Which lines run from the first one up to and including the one with "spangle_warp = 0.012"? Print exactly those.

■ **Given information**:
↓↓↓

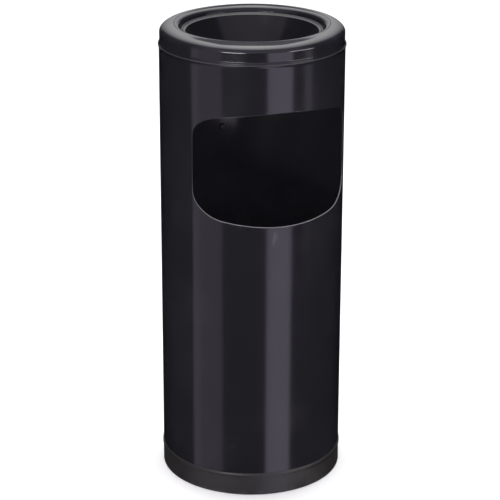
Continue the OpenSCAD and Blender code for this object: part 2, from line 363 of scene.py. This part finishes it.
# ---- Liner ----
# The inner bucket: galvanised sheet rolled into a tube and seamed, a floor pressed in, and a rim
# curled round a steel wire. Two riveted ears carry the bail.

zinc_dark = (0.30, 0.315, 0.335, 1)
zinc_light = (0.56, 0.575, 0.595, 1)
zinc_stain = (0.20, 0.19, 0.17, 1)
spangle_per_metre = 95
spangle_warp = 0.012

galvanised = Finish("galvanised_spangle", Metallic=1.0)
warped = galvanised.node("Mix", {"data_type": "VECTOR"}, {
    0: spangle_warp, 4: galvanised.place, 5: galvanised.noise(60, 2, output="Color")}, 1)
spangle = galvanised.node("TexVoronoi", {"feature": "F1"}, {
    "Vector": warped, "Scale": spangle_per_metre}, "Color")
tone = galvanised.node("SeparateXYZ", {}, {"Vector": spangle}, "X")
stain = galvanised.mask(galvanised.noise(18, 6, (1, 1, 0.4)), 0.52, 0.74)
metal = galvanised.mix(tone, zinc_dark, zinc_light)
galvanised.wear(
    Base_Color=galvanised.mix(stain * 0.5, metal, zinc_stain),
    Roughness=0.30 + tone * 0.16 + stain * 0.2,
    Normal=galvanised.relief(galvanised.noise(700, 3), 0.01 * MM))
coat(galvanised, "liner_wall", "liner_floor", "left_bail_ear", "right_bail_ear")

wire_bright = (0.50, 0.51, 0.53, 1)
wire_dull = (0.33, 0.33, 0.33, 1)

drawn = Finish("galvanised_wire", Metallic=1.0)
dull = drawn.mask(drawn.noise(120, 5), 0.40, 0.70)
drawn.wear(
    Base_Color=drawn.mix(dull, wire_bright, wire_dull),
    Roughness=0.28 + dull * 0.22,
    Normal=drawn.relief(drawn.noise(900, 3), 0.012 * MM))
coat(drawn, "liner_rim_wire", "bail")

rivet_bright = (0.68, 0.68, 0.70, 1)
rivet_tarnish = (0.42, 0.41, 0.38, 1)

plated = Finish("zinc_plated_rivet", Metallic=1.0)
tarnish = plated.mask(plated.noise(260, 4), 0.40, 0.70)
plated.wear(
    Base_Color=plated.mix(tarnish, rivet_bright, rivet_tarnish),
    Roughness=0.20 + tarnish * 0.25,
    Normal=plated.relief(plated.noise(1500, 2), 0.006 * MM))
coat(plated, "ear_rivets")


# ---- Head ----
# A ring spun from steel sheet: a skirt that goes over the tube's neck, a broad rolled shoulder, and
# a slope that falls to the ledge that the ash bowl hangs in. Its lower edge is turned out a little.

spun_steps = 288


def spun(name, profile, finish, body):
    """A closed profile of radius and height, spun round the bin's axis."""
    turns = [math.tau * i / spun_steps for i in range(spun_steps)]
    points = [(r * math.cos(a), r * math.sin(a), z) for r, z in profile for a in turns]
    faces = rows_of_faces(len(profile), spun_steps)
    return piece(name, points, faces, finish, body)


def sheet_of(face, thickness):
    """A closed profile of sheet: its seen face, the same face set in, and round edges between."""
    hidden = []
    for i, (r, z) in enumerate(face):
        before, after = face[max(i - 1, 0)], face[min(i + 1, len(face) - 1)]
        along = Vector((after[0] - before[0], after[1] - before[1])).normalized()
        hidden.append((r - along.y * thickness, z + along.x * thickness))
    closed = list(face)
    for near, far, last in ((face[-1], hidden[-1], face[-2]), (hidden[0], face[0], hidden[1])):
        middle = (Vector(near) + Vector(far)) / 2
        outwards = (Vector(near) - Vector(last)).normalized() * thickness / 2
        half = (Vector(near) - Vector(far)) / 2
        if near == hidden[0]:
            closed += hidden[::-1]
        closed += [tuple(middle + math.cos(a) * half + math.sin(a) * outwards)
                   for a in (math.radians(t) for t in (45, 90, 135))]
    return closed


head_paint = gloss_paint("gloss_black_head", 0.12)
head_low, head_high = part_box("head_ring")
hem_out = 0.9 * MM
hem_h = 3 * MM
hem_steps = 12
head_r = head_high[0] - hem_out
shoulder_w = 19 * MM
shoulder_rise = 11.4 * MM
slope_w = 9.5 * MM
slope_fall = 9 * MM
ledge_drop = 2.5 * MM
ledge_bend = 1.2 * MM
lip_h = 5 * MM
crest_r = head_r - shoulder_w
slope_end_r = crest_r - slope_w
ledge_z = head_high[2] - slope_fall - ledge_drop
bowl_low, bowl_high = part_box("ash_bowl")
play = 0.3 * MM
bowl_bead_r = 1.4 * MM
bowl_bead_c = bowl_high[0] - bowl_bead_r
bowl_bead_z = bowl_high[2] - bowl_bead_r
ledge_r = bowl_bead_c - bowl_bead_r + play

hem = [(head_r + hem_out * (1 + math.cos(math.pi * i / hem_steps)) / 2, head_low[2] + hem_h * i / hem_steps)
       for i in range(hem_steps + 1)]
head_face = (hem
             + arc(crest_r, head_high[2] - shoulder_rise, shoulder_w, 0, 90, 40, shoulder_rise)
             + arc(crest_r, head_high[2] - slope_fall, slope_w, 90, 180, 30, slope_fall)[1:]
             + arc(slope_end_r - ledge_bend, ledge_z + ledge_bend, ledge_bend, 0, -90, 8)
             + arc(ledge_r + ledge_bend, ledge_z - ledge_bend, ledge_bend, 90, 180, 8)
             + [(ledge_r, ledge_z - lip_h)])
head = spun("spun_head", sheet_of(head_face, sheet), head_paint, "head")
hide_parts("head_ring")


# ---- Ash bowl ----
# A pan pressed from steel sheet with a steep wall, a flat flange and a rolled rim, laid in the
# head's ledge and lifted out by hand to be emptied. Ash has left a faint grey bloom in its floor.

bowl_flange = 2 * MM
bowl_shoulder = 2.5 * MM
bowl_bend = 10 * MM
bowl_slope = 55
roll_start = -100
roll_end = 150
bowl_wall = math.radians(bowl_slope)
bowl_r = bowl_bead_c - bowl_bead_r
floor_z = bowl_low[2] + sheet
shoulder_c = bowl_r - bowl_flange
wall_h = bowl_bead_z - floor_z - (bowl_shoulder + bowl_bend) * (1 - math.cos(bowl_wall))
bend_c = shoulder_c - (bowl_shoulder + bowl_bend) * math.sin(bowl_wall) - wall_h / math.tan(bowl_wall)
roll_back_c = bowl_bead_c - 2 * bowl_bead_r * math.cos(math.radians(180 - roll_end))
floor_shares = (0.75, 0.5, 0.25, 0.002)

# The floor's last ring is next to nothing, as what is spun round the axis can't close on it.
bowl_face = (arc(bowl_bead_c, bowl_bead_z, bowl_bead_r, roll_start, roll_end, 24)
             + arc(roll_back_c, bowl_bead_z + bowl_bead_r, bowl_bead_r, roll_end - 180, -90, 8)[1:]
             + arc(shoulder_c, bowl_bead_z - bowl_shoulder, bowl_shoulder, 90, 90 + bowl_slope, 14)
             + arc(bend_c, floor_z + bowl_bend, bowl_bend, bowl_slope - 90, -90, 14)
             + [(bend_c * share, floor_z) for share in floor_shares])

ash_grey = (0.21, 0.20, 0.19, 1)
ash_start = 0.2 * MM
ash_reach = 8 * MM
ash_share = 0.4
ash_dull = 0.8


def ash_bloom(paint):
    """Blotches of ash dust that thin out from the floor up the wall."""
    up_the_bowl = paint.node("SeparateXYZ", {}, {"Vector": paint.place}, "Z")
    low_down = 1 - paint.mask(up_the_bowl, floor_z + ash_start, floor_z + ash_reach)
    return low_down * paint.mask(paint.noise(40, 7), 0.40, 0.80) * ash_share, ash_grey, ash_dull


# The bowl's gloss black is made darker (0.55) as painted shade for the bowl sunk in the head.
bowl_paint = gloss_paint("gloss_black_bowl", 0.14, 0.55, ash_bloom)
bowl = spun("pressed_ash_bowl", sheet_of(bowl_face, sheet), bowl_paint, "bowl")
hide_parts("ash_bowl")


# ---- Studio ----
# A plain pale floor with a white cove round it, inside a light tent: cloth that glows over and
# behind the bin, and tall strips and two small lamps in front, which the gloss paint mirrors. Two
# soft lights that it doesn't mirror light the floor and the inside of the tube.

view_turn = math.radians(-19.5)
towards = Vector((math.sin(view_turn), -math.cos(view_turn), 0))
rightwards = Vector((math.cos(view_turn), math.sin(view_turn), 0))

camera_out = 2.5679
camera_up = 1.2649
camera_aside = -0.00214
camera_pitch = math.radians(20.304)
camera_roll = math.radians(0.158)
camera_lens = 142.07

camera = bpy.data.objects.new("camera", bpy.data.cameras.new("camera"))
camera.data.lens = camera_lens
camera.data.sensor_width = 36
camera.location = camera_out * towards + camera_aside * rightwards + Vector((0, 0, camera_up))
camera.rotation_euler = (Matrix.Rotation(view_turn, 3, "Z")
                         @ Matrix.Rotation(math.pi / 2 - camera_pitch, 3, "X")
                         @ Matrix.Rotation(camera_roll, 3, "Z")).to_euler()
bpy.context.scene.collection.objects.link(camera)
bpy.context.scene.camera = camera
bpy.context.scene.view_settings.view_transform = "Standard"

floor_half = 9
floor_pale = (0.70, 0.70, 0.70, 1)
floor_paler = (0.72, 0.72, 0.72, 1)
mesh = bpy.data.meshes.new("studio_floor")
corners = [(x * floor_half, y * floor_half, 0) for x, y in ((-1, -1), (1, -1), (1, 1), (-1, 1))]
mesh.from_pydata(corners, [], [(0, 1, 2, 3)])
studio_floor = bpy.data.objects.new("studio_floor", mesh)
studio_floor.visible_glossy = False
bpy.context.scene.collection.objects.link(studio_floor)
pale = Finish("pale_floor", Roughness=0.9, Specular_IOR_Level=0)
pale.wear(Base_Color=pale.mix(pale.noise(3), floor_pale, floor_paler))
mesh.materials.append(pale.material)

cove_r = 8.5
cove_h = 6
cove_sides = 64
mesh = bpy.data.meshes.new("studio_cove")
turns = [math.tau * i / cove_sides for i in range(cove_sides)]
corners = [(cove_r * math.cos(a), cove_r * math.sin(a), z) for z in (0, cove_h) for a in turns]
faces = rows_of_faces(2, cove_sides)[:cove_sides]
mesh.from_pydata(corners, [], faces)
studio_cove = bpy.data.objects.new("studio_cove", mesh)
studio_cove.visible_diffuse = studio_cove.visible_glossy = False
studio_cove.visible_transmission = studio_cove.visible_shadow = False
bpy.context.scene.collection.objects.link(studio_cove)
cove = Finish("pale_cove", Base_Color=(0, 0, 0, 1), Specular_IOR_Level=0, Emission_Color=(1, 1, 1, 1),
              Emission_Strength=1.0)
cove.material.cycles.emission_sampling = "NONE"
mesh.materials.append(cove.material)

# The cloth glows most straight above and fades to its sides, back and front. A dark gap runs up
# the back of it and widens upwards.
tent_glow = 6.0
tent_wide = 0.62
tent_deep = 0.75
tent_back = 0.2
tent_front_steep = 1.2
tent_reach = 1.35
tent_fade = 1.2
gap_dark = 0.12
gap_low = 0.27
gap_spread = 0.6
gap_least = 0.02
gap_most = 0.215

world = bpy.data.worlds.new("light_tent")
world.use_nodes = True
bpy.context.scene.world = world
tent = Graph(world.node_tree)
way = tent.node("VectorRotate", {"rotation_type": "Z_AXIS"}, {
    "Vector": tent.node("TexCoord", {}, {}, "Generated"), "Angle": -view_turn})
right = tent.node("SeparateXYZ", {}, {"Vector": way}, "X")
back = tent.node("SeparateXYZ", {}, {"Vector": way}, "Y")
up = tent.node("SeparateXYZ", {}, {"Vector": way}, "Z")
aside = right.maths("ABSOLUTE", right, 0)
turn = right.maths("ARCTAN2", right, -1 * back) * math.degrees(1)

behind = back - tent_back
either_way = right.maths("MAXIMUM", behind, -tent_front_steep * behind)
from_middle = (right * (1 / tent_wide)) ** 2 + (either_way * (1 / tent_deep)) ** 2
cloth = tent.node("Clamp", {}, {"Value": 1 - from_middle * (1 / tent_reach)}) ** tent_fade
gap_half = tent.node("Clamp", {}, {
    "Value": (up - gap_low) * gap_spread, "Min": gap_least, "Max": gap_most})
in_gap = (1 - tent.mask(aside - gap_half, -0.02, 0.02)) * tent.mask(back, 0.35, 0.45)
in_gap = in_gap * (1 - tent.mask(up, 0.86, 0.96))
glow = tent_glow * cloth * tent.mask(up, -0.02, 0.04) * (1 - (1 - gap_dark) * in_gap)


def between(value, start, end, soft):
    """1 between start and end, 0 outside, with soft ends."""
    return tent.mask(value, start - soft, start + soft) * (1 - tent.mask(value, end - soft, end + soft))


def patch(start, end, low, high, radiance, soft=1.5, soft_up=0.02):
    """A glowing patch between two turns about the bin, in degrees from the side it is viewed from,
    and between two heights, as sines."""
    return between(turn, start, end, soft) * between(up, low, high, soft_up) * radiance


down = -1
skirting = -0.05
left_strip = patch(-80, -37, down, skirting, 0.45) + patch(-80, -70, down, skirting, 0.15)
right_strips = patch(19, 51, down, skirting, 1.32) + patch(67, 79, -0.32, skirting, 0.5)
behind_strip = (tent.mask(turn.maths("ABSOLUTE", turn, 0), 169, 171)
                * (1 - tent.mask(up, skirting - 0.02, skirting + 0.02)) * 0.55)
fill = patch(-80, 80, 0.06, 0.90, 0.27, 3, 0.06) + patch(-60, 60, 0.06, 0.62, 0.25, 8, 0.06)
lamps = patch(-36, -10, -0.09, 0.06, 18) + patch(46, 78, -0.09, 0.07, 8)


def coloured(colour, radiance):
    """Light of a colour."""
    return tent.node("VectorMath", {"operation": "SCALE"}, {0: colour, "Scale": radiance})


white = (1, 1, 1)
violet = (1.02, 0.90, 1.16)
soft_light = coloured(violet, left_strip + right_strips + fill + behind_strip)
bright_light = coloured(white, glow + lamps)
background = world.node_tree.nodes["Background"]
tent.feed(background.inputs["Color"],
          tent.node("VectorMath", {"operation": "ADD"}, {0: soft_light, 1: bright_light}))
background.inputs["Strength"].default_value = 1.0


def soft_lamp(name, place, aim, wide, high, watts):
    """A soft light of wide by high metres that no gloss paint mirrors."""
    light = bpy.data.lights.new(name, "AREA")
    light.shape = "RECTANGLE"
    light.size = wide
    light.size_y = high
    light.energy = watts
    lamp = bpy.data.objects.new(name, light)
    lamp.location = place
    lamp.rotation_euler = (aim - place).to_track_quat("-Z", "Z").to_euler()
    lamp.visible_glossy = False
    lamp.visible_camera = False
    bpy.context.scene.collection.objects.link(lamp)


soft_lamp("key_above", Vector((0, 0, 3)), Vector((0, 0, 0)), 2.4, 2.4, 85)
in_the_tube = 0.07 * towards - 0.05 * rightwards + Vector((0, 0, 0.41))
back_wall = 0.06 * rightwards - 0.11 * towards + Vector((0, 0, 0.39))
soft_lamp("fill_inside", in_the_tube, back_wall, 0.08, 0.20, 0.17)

↑↑↑

■ **Correct response**:
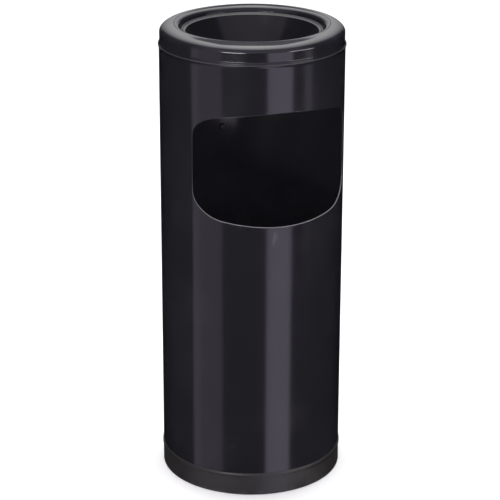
Continue the OpenSCAD and Blender code for this object: part 2, from line 363 of scene.py. This part finishes it.
# ---- Liner ----
# The inner bucket: galvanised sheet rolled into a tube and seamed, a floor pressed in, and a rim
# curled round a steel wire. Two riveted ears carry the bail.

zinc_dark = (0.30, 0.315, 0.335, 1)
zinc_light = (0.56, 0.575, 0.595, 1)
zinc_stain = (0.20, 0.19, 0.17, 1)
spangle_per_metre = 95
spangle_warp = 0.012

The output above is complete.